Visual tracking via supervised and unsupervised learnings. Supervised learning requires ground-truth labels for individual frames in the training videos, while our proposed unsupervised learning is free of any labels by measuring trajectory consistency in forward and backward trackings

The proposed unsupervised training aims to learn a generic feature representation instead of strictly focusing on tracking a complete object. In the first frame, we initialize a bounding box that covers the informative local region with high image entropy. The bounding box may contain arbitrary image content and may not cover an entire object. Then, our tracking network learns to track the bounding box region in the training video sequences. Our unsupervised annotation shares similarity with the part-based (Liu et al. 2016) and edge-based (Li et al. 2017) tracking methods that track the subregions of a target object. We expect our tracker not only to concentrate on the shape of a complete object, but also to track any part of it. The bounding box initialization by image entropy gets rid of the manual annotation on the first frame and thus ensures the whole learning process unsupervised.

We employ unsupervised learning under the Siamese correlation filter framework. The training steps consist of forward tracking and backward verification. A limitation of the forward and backward consistency measurement is that the target trajectory in the forward pass may coincide with that in the backward pass although the tracker loses the target. The consistency loss function fails to penalize this situation because the predicted target region can still backtrace to the initial position on the first frame regardless of losing the target. In addition, challenges such as heavy occlusion or out-of-view in training videos will degrade the CNN feature representation capability. To tackle these issues, we introduce a multi-frame validation scheme and a cost-sensitive loss to facilitate unsupervised training. If the tracker loses the target, the trajectories predicted from the forward and backward directions are unlikely to be consistent when more frames are used in the training stage. Besides, we propose a new cost-sensitive loss to alleviate the impact of the noisy samples during unsupervised learning.
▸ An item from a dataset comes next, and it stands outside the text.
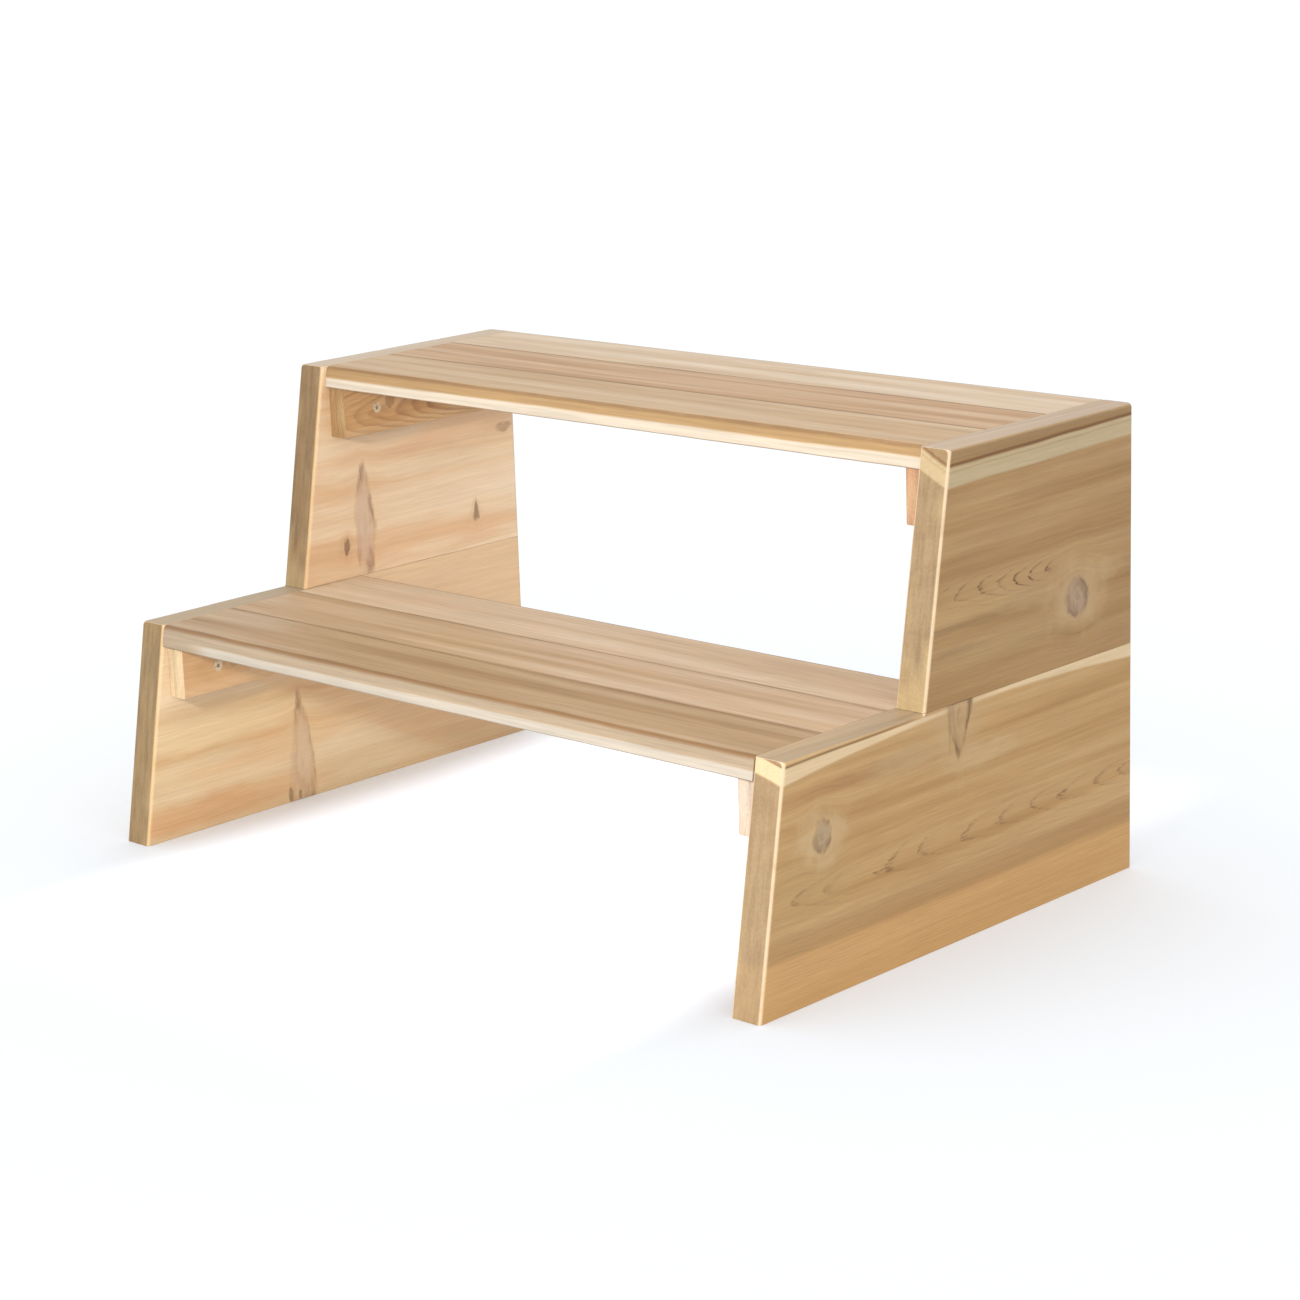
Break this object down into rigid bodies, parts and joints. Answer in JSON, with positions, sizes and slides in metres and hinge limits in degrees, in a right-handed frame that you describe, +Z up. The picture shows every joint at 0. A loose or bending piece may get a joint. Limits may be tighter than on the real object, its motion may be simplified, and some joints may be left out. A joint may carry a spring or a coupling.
{
  "type": "spa steps",
  "caption": "Free-standing two-tier wooden steps for getting into a spa, with stepped side panels that lean back at the front and boarded treads let in between them.",
  "frame": {"origin": "on the floor, under the middle of the outer box", "axes": "+Z up, the front that a user climbs faces -Y, the treads run along X, and +Y is towards the spa"},
  "size_m": [0.72, 0.458, 0.381],
  "materials": {
    "side_cedar": "oiled or unfinished planed softwood, satin",
    "tread_cedar": "unfinished planed softwood, satin",
    "cleat_cedar": "unfinished planed softwood, satin",
    "screw_steel": "dull stainless steel",
    "dowel_beech": "plain turned hardwood"
  },
  "bodies": {
    "root": {"left_side_lower_board": "side_cedar", "left_side_upper_board": "side_cedar", "left_side_dowels": "dowel_beech", "right_side_lower_board": "side_cedar", "right_side_upper_board": "side_cedar", "right_side_dowels": "dowel_beech", "lower_tread_front_board": "tread_cedar", "lower_tread_middle_board": "tread_cedar", "lower_tread_rear_board": "tread_cedar", "lower_left_cleat": "cleat_cedar", "lower_left_side_screws": "screw_steel", "lower_left_tread_screws": "screw_steel", "lower_right_cleat": "cleat_cedar", "lower_right_side_screws": "screw_steel", "lower_right_tread_screws": "screw_steel", "upper_tread_front_board": "tread_cedar", "upper_tread_middle_board": "tread_cedar", "upper_tread_rear_board": "tread_cedar", "upper_left_cleat": "cleat_cedar", "upper_left_side_screws": "screw_steel", "upper_left_tread_screws": "screw_steel", "upper_right_cleat": "cleat_cedar", "upper_right_side_screws": "screw_steel", "upper_right_tread_screws": "screw_steel"}
  },
  "joints": []
}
The training samples containing background texture will be excluded by image entropy measurement. Based on the multi-frame validation and sample selection strategies discussed above, our network training is stabilized.

We evaluate our method on the challenging benchmark datasets including OTB-2013 Wu et al. (2013), OTB-2015 Wu et al. (2015), Temple-Color Liang et al. (2015), VOT2016 Kristan et al. (2016), VOT2017/2018 Kristan et al. (2018), LaSOT Fan et al. (2019), and TrackingNet Müller et al. (2018). Extensive experimental results indicate that without bells and whistles, the proposed unsupervised tracker is even comparable with the baseline configuration of fully supervised trackers (Bertinetto et al. 2016; Valmadre et al. 2017; Wang et al. 2017). When integrated with an adaptive online model update (Danelljan et al. 2016, 2017), the proposed tracker shows state-of-the-art performance. It is worth mentioning that our tracker trained via unsupervised learning achieves comparable performance with that via supervised learning when only limited or noisy labels are available. In addition, we demonstrate the potential of our tracker to further boost the accuracy by using more unlabeled data. A complete analysis of various training configurations is given in Sect. 4.2.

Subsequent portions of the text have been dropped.